The probate process is designed to distribute the assets of a decedent and it is supervised by the court. During probate, the personal representative of the decedent's estate proves to the court that the decedent has properly followed all legal requirements for their will so the choices and beneficiaries outlined in the document should be honored. This action is called "probating a will."

Probate can either be contested or uncontested. A contested probate usually means that someone is unhappy with their share of the decedent's will and that this person believes that they deserve a larger share. He or she will then have to prove to the court that the decedent's will is invalid. There are a number of grounds to challenge a will, including claims that the testator prepared and executed the will under undue influence or with insufficient mental capacity, or that another will trumps the one offered in probate.

If the decedent's will is not contested, then the court will follow the basic probate process.
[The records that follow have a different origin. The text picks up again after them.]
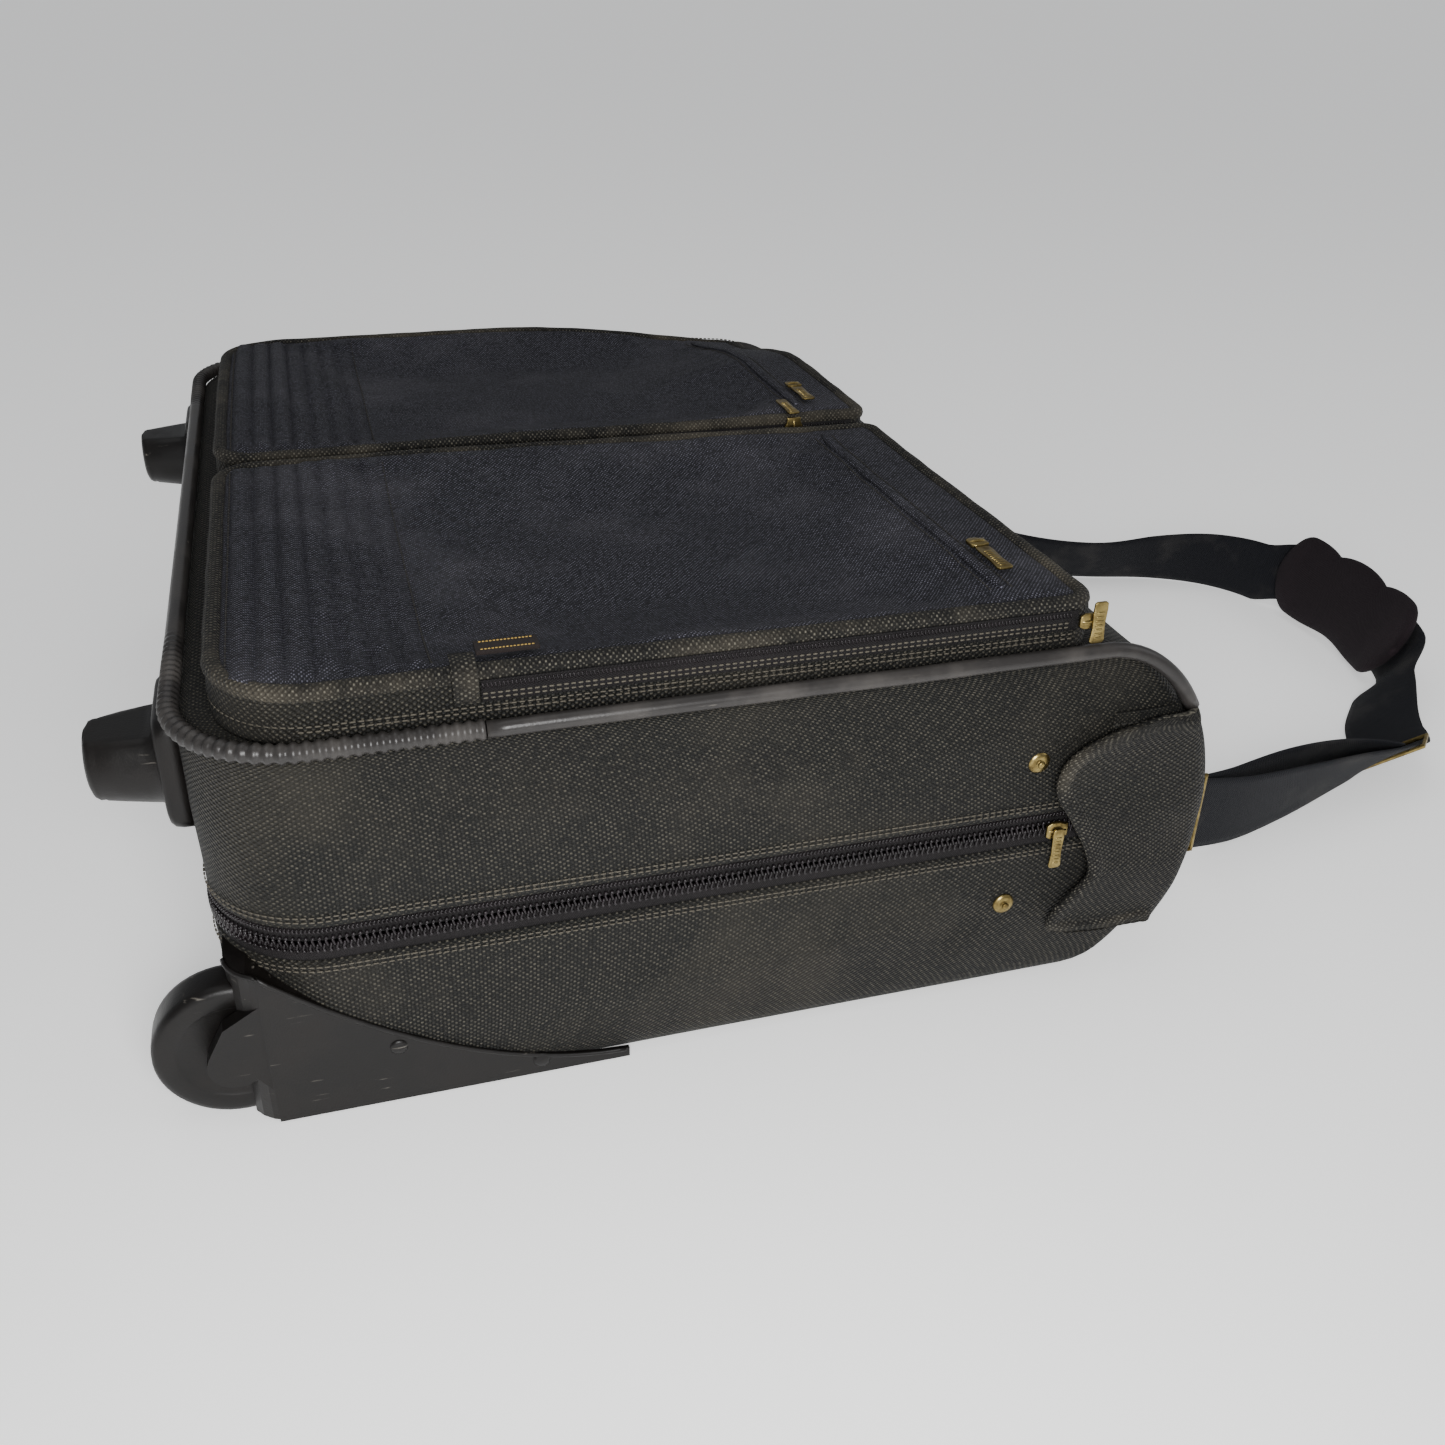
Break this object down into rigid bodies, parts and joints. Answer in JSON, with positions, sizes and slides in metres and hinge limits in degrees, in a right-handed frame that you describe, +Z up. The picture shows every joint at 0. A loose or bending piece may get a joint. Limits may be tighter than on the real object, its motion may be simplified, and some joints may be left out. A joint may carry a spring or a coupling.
{
  "type": "wheeled soft garment case",
  "caption": "Soft folding wheeled case that opens along its fold, with front pockets, telescoping handle, corner wheels, feet and a clip-on shoulder strap.",
  "frame": {"origin": "middle of the back face, on the floor it lies on", "axes": "+X from the wheeled bottom end to the fold end, -Y the right side, +Z up through the front face"},
  "size_m": [0.9165, 0.639, 0.2326],
  "materials": {
    "body_cloth": "coarse ballistic nylon, dark olive black, dusty",
    "panel_cloth": "ballistic nylon, dark navy black, rubbed and dusty",
    "vinyl": "vinyl covered piping, satin, rubbed",
    "zip_coil": "nylon coil on woven tape",
    "moulded_plastic": "moulded, satin, scuffed",
    "brass_plate": "brass plated, worn",
    "steel": "plated tube",
    "webbing": "ribbed polyester webbing",
    "pad_cloth": "moulded foam pad, brushed cloth",
    "board": "extruded board",
    "label": "woven label, blank"
  },
  "bodies": {
    "back_half": {"back_board": "board", "back_shell": "body_cloth", "back_zip": "zip_coil", "fold_cover_back": "body_cloth", "handle_bezel": "moulded_plastic", "left_axle": "steel", "left_handle_sleeve": "steel", "left_lower_stud": "brass_plate", "left_ring_tab": "webbing", "left_snap_hook": "brass_plate", "left_strap_ring": "brass_plate", "left_wheel_housing": "moulded_plastic", "right_axle": "steel", "right_handle_sleeve": "steel", "right_lower_stud": "brass_plate", "right_ring_tab": "webbing", "right_snap_hook": "brass_plate", "right_strap_ring": "brass_plate", "right_wheel_housing": "moulded_plastic", "strap_adjuster": "brass_plate", "strap_end": "webbing", "strap_long_end": "webbing", "strap_pad": "pad_cloth", "strap_webbing": "webbing"},
    "front_half": {"front_shell": "body_cloth", "front_zip": "zip_coil", "fold_cover_front": "body_cloth", "right_piping": "vinyl", "left_piping": "vinyl", "bottom_guard": "vinyl", "right_foot": "moulded_plastic", "left_foot": "moulded_plastic", "right_pocket": "panel_cloth", "left_pocket": "panel_cloth", "right_pocket_zip": "zip_coil", "left_pocket_zip": "zip_coil", "right_cross_seam": "panel_cloth", "left_cross_seam": "panel_cloth", "right_upper_stud": "brass_plate", "left_upper_stud": "brass_plate", "label_patch": "label"},
    "right_wheel": {"right_wheel": "moulded_plastic"},
    "left_wheel": {"left_wheel": "moulded_plastic"},
    "handle": {"handle_grip": "moulded_plastic", "right_handle_tube": "steel", "left_handle_tube": "steel"},
    "release_button": {"release_button": "moulded_plastic"},
    "right_flap": {"right_side_flap": "body_cloth"},
    "left_flap": {"left_side_flap": "body_cloth"},
    "main_slider": {"main_slider": "brass_plate"},
    "main_pull": {"main_pull": "brass_plate"},
    "right_pocket_slider": {"right_pocket_slider": "brass_plate"},
    "right_pocket_pull": {"right_pocket_pull": "brass_plate"},
    "left_pocket_slider": {"left_pocket_slider": "brass_plate"},
    "left_pocket_pull": {"left_pocket_pull": "brass_plate"},
    "right_cross_slider": {"right_cross_slider": "brass_plate"},
    "right_cross_pull": {"right_cross_pull": "brass_plate"},
    "left_cross_slider": {"left_cross_slider": "brass_plate"},
    "left_cross_pull": {"left_cross_pull": "brass_plate"}
  },
  "joints": [
    {"name": "fold_hinge", "type": "hinge", "parent": "back_half", "child": "front_half", "pos_m": [0.253, 0, 0.1], "axis": [0, 1, 0], "range_deg": [0, 90]},
    {"name": "right_wheel_spin", "type": "hinge", "parent": "back_half", "child": "right_wheel", "pos_m": [-0.247, -0.2895, 0.038], "axis": [0, 1, 0], "continuous": true},
    {"name": "left_wheel_spin", "type": "hinge", "parent": "back_half", "child": "left_wheel", "pos_m": [-0.247, 0.2895, 0.038], "axis": [0, 1, 0], "continuous": true},
    {"name": "handle_slide", "type": "slide", "parent": "back_half", "child": "handle", "axis": [1, 0, 0], "range_m": [0, 0.28]},
    {"name": "button_press", "type": "slide", "parent": "handle", "child": "release_button", "axis": [-1, 0, 0], "range_m": [0, 0.003], "stiffness_N_per_m": 400},
    {"name": "right_flap_hinge", "type": "hinge", "parent": "back_half", "child": "right_flap", "pos_m": [0.236, -0.3185, 0.1], "axis": [0, 0, 1], "range_deg": [0, 110]},
    {"name": "left_flap_hinge", "type": "hinge", "parent": "back_half", "child": "left_flap", "pos_m": [0.236, 0.3185, 0.1], "axis": [0, 0, -1], "range_deg": [0, 110]},
    {"name": "main_zip_slide", "type": "slide", "parent": "back_half", "child": "main_slider", "axis": [-1, 0, 0], "range_m": [0, 0.34]},
    {"name": "main_pull_swing", "type": "hinge", "parent": "main_slider", "child": "main_pull", "pos_m": [0.168, -0.3156, 0.1015], "axis": [-1, 0, 0], "range_deg": [0, 120]},
    {"name": "right_pocket_zip_slide", "type": "slide", "parent": "front_half", "child": "right_pocket_slider", "axis": [-1, 0, 0], "range_m": [0, 0.26]},
    {"name": "right_pocket_pull_swing", "type": "hinge", "parent": "right_pocket_slider", "child": "right_pocket_pull", "pos_m": [0.1745, -0.31045, 0.2273], "axis": [-1, 0, 0], "range_deg": [0, 120]},
    {"name": "left_pocket_zip_slide", "type": "slide", "parent": "front_half", "child": "left_pocket_slider", "axis": [-1, 0, 0], "range_m": [0, 0.22]},
    {"name": "left_pocket_pull_swing", "type": "hinge", "parent": "left_pocket_slider", "child": "left_pocket_pull", "pos_m": [0.125, -0.0029, 0.23035], "axis": [1, 0, 0], "range_deg": [0, 170]},
    {"name": "right_cross_zip_slide", "type": "slide", "parent": "front_half", "child": "right_cross_slider", "axis": [0, 1, 0], "range_m": [0, 0.18]},
    {"name": "right_cross_pull_swing", "type": "hinge", "parent": "right_cross_slider", "child": "right_cross_pull", "pos_m": [0.1442, -0.2426, 0.23095], "axis": [-1, 0, 0], "range_deg": [0, 100]},
    {"name": "left_cross_zip_slide", "type": "slide", "parent": "front_half", "child": "left_cross_slider", "axis": [0, 1, 0], "range_m": [0, 0.2]},
    {"name": "left_cross_pull_swing", "type": "hinge", "parent": "left_cross_slider", "child": "left_cross_pull", "pos_m": [0.1442, 0.0484, 0.23095], "axis": [-1, 0, 0], "range_deg": [0, 100]}
  ]
}
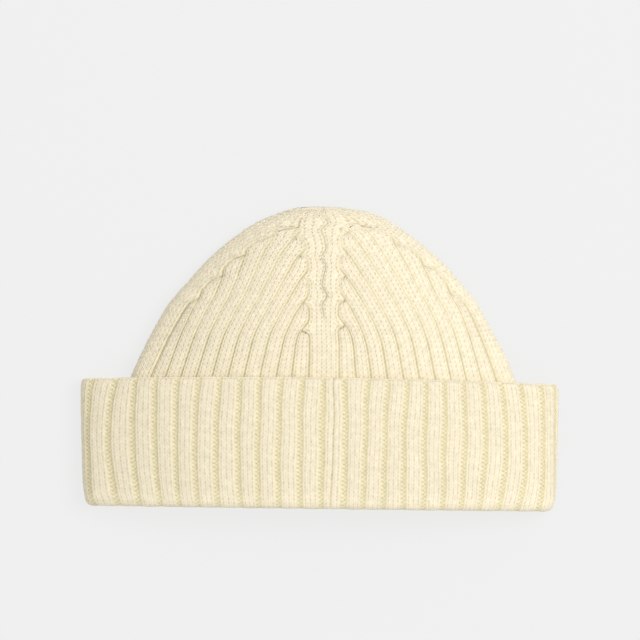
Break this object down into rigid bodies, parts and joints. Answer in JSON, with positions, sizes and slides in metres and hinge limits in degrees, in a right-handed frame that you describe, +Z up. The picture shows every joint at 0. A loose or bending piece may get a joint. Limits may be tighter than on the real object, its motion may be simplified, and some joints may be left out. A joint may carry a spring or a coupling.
{
  "type": "fisherman beanie",
  "caption": "Short rib-knit beanie lying flat on its back, with a rounded crown closed by bands of decreases and a wide turned-up cuff. It is pulled over the head.",
  "frame": {"origin": "the middle of the bounding box, on the surface that the hat lies on", "axes": "+X across the hat to the right, seen from above with its tip up the page; +Y from the mouth to the crown's tip; +Z up from the surface that it lies on"},
  "size_m": [0.238, 0.1522, 0.038],
  "materials": {
    "crown_knit": "matte cream wool rib knit",
    "cuff_knit": "matte cream wool rib knit"
  },
  "bodies": {
    "root": {"crown": "crown_knit", "cuff": "cuff_knit"}
  },
  "joints": []
}
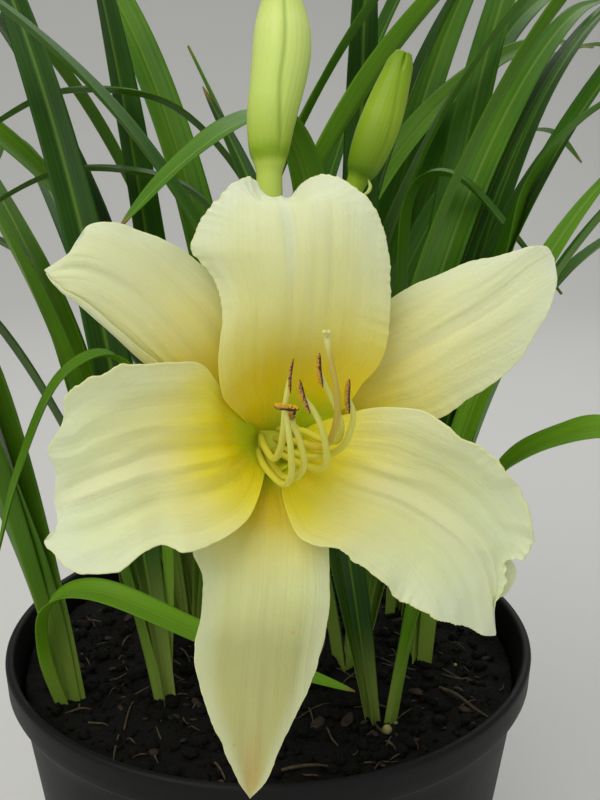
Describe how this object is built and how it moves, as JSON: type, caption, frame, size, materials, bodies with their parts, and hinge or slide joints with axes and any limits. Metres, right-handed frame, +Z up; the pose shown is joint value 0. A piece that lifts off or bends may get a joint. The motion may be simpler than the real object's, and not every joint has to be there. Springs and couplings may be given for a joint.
{
  "type": "potted daylily plant",
  "caption": "Flowering daylily in a round nursery pot: strap-leaved fans in compost and a scape with one open cream bloom and two buds.",
  "frame": {"origin": "centre of the pot's underside, on the surface that it stands on", "axes": "+Z up along the pot's axis; the open bloom faces -Y and tips a little upward; +X is to the right as the bloom is seen from the front"},
  "size_m": [0.5432, 0.512, 0.5633],
  "materials": {
    "pot_plastic": "black moulded nursery-pot plastic, faintly scuffed",
    "compost": "dark moist peat compost with fibres and bark",
    "leaf": "smooth green strap leaf with fine parallel veins",
    "scape": "smooth pale green flower stem",
    "tepal": "soft cream petal tissue, yellow to green in the throat",
    "filament": "pale yellow filament",
    "style": "pale tan style",
    "anther": "brown anther with orange pollen",
    "bud_pale": "pale lime bud skin",
    "bud_green": "green bud skin"
  },
  "bodies": {
    "root": {"pot": "pot_plastic", "compost": "compost", "fan_1": "leaf", "fan_2": "leaf", "fan_3": "leaf", "fan_4": "leaf", "fan_5": "leaf", "fan_6": "leaf", "fan_7": "leaf", "fan_8": "leaf", "fan_9": "leaf", "fan_10": "leaf", "fan_11": "leaf", "scape": "scape", "perianth": "tepal", "filaments": "filament", "pistil": "style", "anther_1": "anther", "anther_2": "anther", "anther_3": "anther", "anther_4": "anther", "anther_5": "anther", "anther_6": "anther", "bud_large": "bud_pale", "bud_small": "bud_green"}
  },
  "joints": []
}
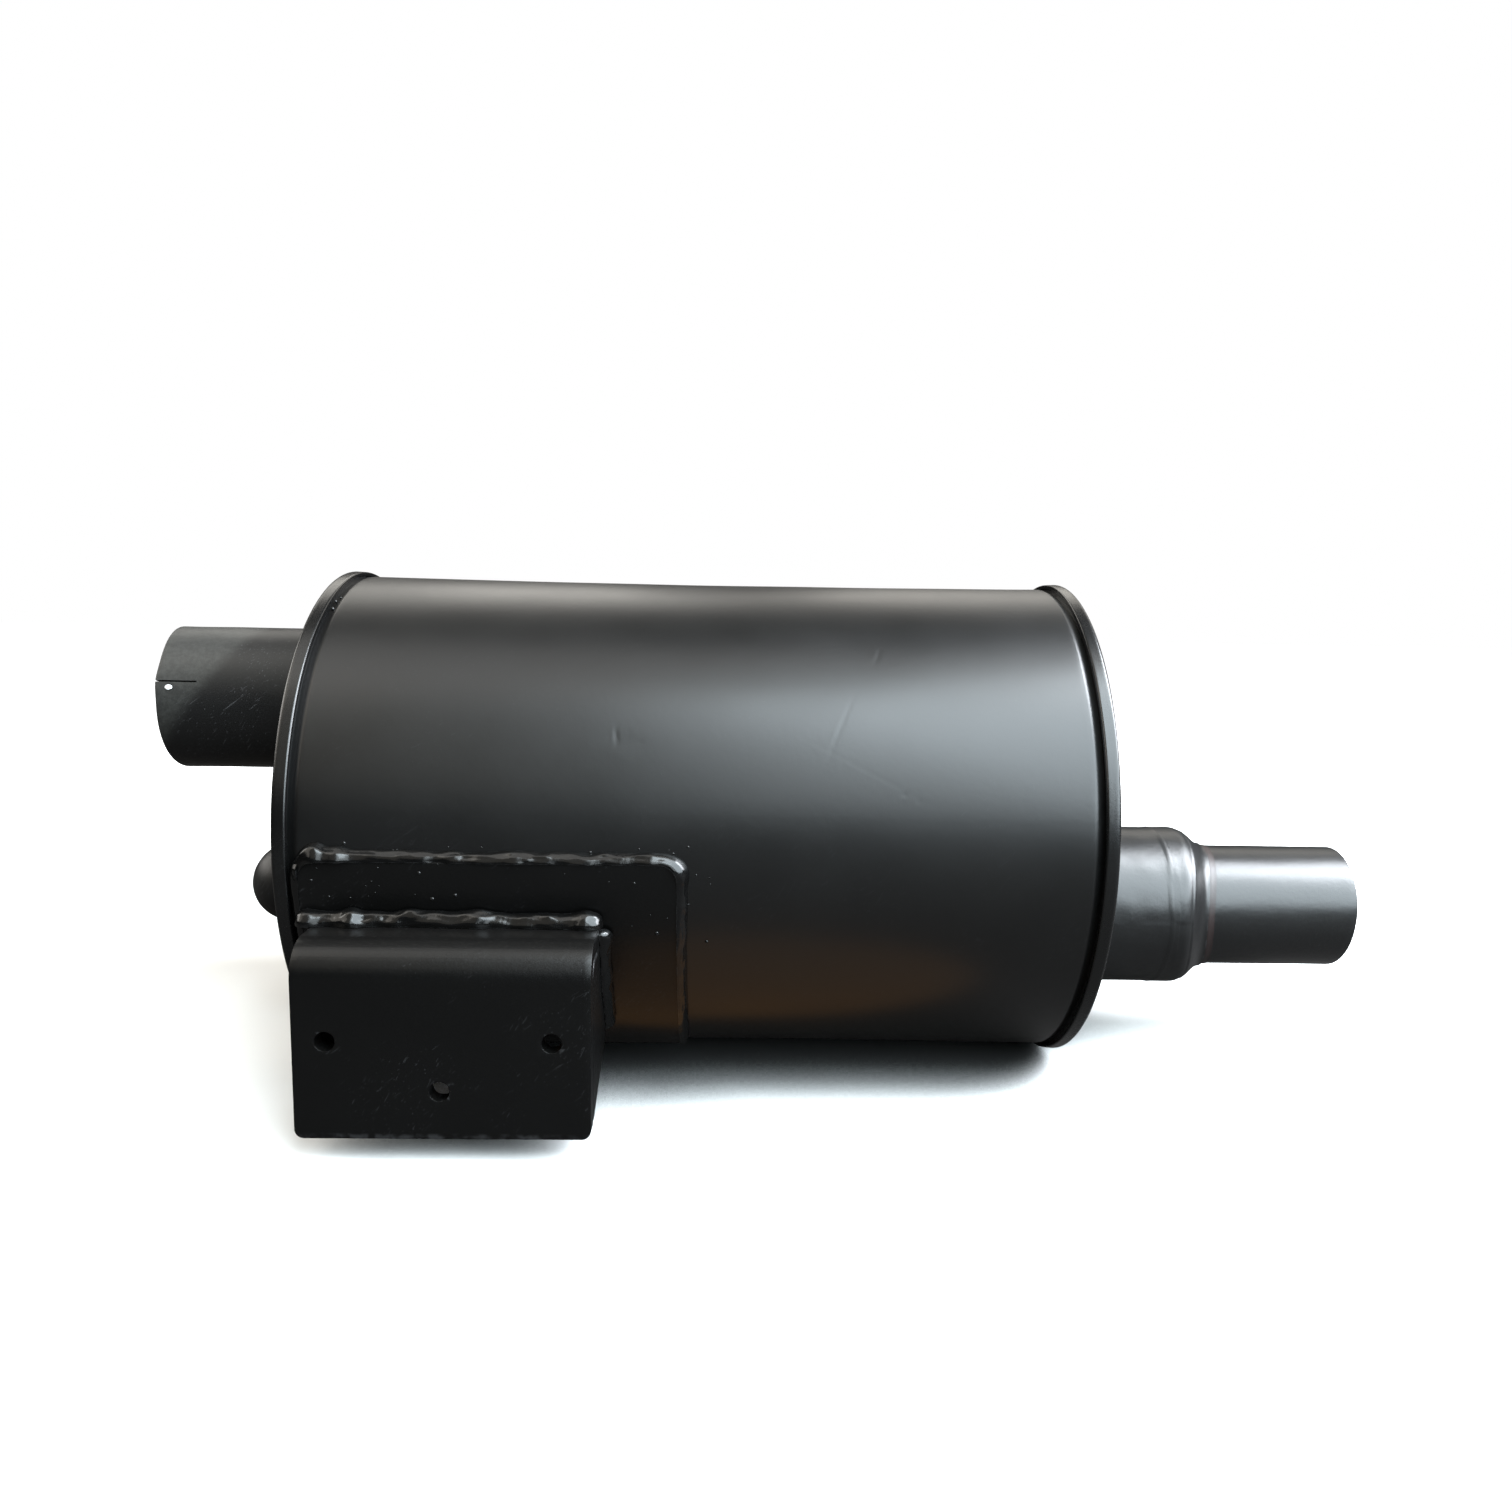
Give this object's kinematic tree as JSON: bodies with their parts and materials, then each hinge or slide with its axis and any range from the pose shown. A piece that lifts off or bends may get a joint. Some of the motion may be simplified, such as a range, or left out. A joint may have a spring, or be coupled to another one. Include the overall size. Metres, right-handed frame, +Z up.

This includes gathering all of the decedent's property, paying all outstanding debts that the decedent may have had, and distributing the assets according to the decedent's will. The court can also use the probate process to settle any disputes.

One drawback to the probate process is that there are fees associated with it. These can include court costs, attorneys' fees and fees for the personal representative. There are ways to avoid probate through the use of gifts, titling of real estate in joint tenancy with right of survivorship, beneficiary designations for non-probate assets, and revocable trusts. Any Florida resident interested in exploring these options can benefit from consulting an estate planning attorney.